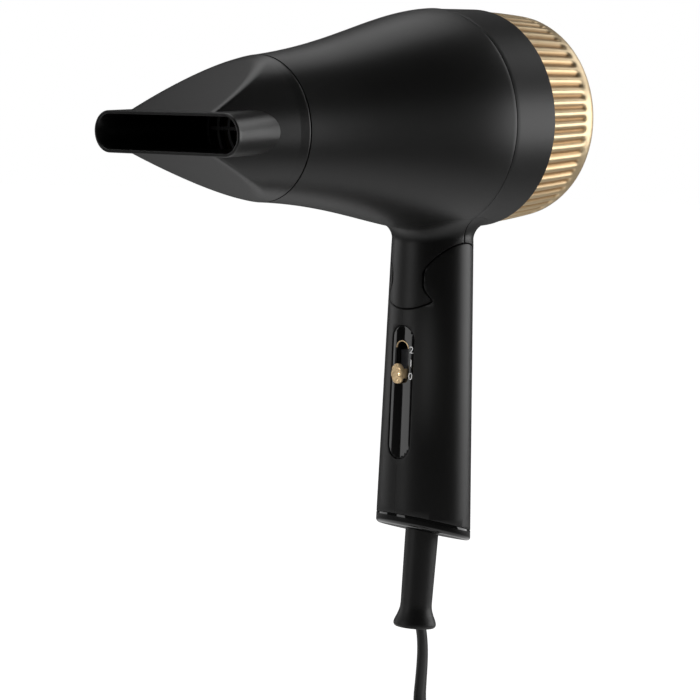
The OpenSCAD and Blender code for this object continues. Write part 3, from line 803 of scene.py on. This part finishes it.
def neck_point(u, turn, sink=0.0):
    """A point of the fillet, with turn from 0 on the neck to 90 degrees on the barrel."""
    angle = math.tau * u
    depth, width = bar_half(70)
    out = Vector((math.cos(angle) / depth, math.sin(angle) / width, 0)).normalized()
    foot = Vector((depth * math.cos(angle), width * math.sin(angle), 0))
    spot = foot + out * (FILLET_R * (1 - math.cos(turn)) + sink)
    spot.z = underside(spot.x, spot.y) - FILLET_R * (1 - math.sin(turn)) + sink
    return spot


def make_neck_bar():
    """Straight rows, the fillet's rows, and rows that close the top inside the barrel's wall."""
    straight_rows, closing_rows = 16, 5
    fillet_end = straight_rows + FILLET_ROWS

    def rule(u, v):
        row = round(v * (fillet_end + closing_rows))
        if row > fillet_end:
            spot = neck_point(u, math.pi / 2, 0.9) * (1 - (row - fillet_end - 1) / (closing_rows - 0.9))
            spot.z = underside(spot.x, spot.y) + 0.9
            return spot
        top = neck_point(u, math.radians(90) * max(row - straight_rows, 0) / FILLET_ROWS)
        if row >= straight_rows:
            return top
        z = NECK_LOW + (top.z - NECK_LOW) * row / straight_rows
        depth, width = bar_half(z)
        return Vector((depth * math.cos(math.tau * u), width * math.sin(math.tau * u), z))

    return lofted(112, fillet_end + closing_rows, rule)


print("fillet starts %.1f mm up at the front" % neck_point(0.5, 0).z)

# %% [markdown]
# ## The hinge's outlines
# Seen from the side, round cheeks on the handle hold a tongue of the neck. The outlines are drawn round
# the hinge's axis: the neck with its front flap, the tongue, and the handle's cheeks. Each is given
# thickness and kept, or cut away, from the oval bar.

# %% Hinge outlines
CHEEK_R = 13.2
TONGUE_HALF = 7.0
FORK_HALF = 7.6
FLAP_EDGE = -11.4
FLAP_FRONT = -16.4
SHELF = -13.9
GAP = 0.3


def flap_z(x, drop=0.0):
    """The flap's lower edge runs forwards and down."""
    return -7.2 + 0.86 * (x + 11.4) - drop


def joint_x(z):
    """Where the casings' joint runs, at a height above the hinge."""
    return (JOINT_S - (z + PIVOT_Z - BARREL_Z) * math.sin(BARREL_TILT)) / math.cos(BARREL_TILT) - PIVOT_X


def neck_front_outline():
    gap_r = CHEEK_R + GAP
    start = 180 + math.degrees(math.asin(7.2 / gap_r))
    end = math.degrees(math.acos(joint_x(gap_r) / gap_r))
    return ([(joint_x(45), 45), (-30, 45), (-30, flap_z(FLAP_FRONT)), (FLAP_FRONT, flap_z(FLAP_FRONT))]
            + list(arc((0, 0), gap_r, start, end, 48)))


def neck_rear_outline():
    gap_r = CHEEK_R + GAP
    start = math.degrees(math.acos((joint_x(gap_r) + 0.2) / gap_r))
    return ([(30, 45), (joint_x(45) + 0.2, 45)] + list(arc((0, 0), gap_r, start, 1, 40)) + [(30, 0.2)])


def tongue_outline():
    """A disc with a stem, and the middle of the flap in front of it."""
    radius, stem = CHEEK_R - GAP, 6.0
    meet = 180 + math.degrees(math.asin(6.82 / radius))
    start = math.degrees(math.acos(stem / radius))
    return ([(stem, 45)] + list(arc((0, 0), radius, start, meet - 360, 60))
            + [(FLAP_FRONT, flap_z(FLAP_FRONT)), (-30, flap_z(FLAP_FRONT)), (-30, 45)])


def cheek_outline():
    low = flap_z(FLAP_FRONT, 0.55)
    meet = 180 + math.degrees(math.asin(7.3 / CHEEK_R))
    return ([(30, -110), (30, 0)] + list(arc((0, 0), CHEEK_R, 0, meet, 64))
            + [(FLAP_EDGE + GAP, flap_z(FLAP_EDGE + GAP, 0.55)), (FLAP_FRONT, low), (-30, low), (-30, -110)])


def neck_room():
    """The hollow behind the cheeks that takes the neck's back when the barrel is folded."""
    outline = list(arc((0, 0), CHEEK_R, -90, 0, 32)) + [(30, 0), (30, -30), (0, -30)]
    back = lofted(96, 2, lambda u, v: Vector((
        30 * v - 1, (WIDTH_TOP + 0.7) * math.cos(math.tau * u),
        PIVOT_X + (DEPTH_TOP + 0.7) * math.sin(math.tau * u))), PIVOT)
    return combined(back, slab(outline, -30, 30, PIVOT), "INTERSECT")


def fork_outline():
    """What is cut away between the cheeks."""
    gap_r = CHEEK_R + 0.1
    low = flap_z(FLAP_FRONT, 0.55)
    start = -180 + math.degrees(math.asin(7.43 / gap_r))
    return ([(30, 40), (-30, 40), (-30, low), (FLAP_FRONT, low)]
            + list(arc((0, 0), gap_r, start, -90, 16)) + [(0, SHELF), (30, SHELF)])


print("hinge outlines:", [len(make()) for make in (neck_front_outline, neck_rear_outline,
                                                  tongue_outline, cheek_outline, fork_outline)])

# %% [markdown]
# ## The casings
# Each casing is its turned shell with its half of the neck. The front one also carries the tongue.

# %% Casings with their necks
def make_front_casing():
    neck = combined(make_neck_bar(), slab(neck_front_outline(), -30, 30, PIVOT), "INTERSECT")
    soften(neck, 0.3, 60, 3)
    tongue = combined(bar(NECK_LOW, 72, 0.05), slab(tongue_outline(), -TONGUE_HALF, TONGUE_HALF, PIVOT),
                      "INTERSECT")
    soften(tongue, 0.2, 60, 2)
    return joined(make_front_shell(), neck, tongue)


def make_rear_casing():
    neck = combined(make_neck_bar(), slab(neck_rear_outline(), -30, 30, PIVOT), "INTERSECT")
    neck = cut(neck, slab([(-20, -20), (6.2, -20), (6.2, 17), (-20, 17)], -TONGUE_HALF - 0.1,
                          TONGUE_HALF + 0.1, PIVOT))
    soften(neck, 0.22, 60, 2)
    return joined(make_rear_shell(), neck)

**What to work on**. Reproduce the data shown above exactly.

**The output**.
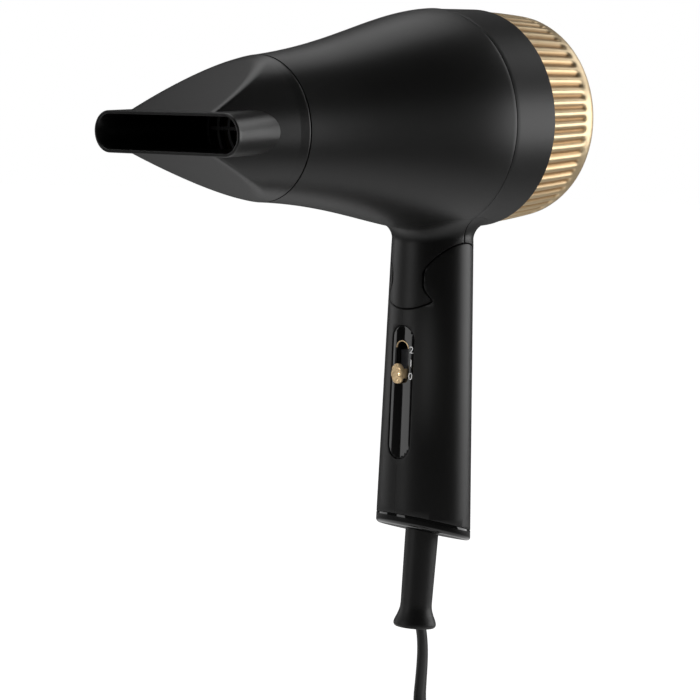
The OpenSCAD and Blender code for this object continues. Write part 3, from line 803 of scene.py on. This part finishes it.
def neck_point(u, turn, sink=0.0):
    """A point of the fillet, with turn from 0 on the neck to 90 degrees on the barrel."""
    angle = math.tau * u
    depth, width = bar_half(70)
    out = Vector((math.cos(angle) / depth, math.sin(angle) / width, 0)).normalized()
    foot = Vector((depth * math.cos(angle), width * math.sin(angle), 0))
    spot = foot + out * (FILLET_R * (1 - math.cos(turn)) + sink)
    spot.z = underside(spot.x, spot.y) - FILLET_R * (1 - math.sin(turn)) + sink
    return spot


def make_neck_bar():
    """Straight rows, the fillet's rows, and rows that close the top inside the barrel's wall."""
    straight_rows, closing_rows = 16, 5
    fillet_end = straight_rows + FILLET_ROWS

    def rule(u, v):
        row = round(v * (fillet_end + closing_rows))
        if row > fillet_end:
            spot = neck_point(u, math.pi / 2, 0.9) * (1 - (row - fillet_end - 1) / (closing_rows - 0.9))
            spot.z = underside(spot.x, spot.y) + 0.9
            return spot
        top = neck_point(u, math.radians(90) * max(row - straight_rows, 0) / FILLET_ROWS)
        if row >= straight_rows:
            return top
        z = NECK_LOW + (top.z - NECK_LOW) * row / straight_rows
        depth, width = bar_half(z)
        return Vector((depth * math.cos(math.tau * u), width * math.sin(math.tau * u), z))

    return lofted(112, fillet_end + closing_rows, rule)


print("fillet starts %.1f mm up at the front" % neck_point(0.5, 0).z)

# %% [markdown]
# ## The hinge's outlines
# Seen from the side, round cheeks on the handle hold a tongue of the neck. The outlines are drawn round
# the hinge's axis: the neck with its front flap, the tongue, and the handle's cheeks. Each is given
# thickness and kept, or cut away, from the oval bar.

# %% Hinge outlines
CHEEK_R = 13.2
TONGUE_HALF = 7.0
FORK_HALF = 7.6
FLAP_EDGE = -11.4
FLAP_FRONT = -16.4
SHELF = -13.9
GAP = 0.3


def flap_z(x, drop=0.0):
    """The flap's lower edge runs forwards and down."""
    return -7.2 + 0.86 * (x + 11.4) - drop


def joint_x(z):
    """Where the casings' joint runs, at a height above the hinge."""
    return (JOINT_S - (z + PIVOT_Z - BARREL_Z) * math.sin(BARREL_TILT)) / math.cos(BARREL_TILT) - PIVOT_X


def neck_front_outline():
    gap_r = CHEEK_R + GAP
    start = 180 + math.degrees(math.asin(7.2 / gap_r))
    end = math.degrees(math.acos(joint_x(gap_r) / gap_r))
    return ([(joint_x(45), 45), (-30, 45), (-30, flap_z(FLAP_FRONT)), (FLAP_FRONT, flap_z(FLAP_FRONT))]
            + list(arc((0, 0), gap_r, start, end, 48)))


def neck_rear_outline():
    gap_r = CHEEK_R + GAP
    start = math.degrees(math.acos((joint_x(gap_r) + 0.2) / gap_r))
    return ([(30, 45), (joint_x(45) + 0.2, 45)] + list(arc((0, 0), gap_r, start, 1, 40)) + [(30, 0.2)])


def tongue_outline():
    """A disc with a stem, and the middle of the flap in front of it."""
    radius, stem = CHEEK_R - GAP, 6.0
    meet = 180 + math.degrees(math.asin(6.82 / radius))
    start = math.degrees(math.acos(stem / radius))
    return ([(stem, 45)] + list(arc((0, 0), radius, start, meet - 360, 60))
            + [(FLAP_FRONT, flap_z(FLAP_FRONT)), (-30, flap_z(FLAP_FRONT)), (-30, 45)])


def cheek_outline():
    low = flap_z(FLAP_FRONT, 0.55)
    meet = 180 + math.degrees(math.asin(7.3 / CHEEK_R))
    return ([(30, -110), (30, 0)] + list(arc((0, 0), CHEEK_R, 0, meet, 64))
            + [(FLAP_EDGE + GAP, flap_z(FLAP_EDGE + GAP, 0.55)), (FLAP_FRONT, low), (-30, low), (-30, -110)])


def neck_room():
    """The hollow behind the cheeks that takes the neck's back when the barrel is folded."""
    outline = list(arc((0, 0), CHEEK_R, -90, 0, 32)) + [(30, 0), (30, -30), (0, -30)]
    back = lofted(96, 2, lambda u, v: Vector((
        30 * v - 1, (WIDTH_TOP + 0.7) * math.cos(math.tau * u),
        PIVOT_X + (DEPTH_TOP + 0.7) * math.sin(math.tau * u))), PIVOT)
    return combined(back, slab(outline, -30, 30, PIVOT), "INTERSECT")


def fork_outline():
    """What is cut away between the cheeks."""
    gap_r = CHEEK_R + 0.1
    low = flap_z(FLAP_FRONT, 0.55)
    start = -180 + math.degrees(math.asin(7.43 / gap_r))
    return ([(30, 40), (-30, 40), (-30, low), (FLAP_FRONT, low)]
            + list(arc((0, 0), gap_r, start, -90, 16)) + [(0, SHELF), (30, SHELF)])


print("hinge outlines:", [len(make()) for make in (neck_front_outline, neck_rear_outline,
                                                  tongue_outline, cheek_outline, fork_outline)])

# %% [markdown]
# ## The casings
# Each casing is its turned shell with its half of the neck. The front one also carries the tongue.

# %% Casings with their necks
def make_front_casing():
    neck = combined(make_neck_bar(), slab(neck_front_outline(), -30, 30, PIVOT), "INTERSECT")
    soften(neck, 0.3, 60, 3)
    tongue = combined(bar(NECK_LOW, 72, 0.05), slab(tongue_outline(), -TONGUE_HALF, TONGUE_HALF, PIVOT),
                      "INTERSECT")
    soften(tongue, 0.2, 60, 2)
    return joined(make_front_shell(), neck, tongue)


def make_rear_casing():
    neck = combined(make_neck_bar(), slab(neck_rear_outline(), -30, 30, PIVOT), "INTERSECT")
    neck = cut(neck, slab([(-20, -20), (6.2, -20), (6.2, 17), (-20, 17)], -TONGUE_HALF - 0.1,
                          TONGUE_HALF + 0.1, PIVOT))
    soften(neck, 0.22, 60, 2)
    return joined(make_rear_shell(), neck)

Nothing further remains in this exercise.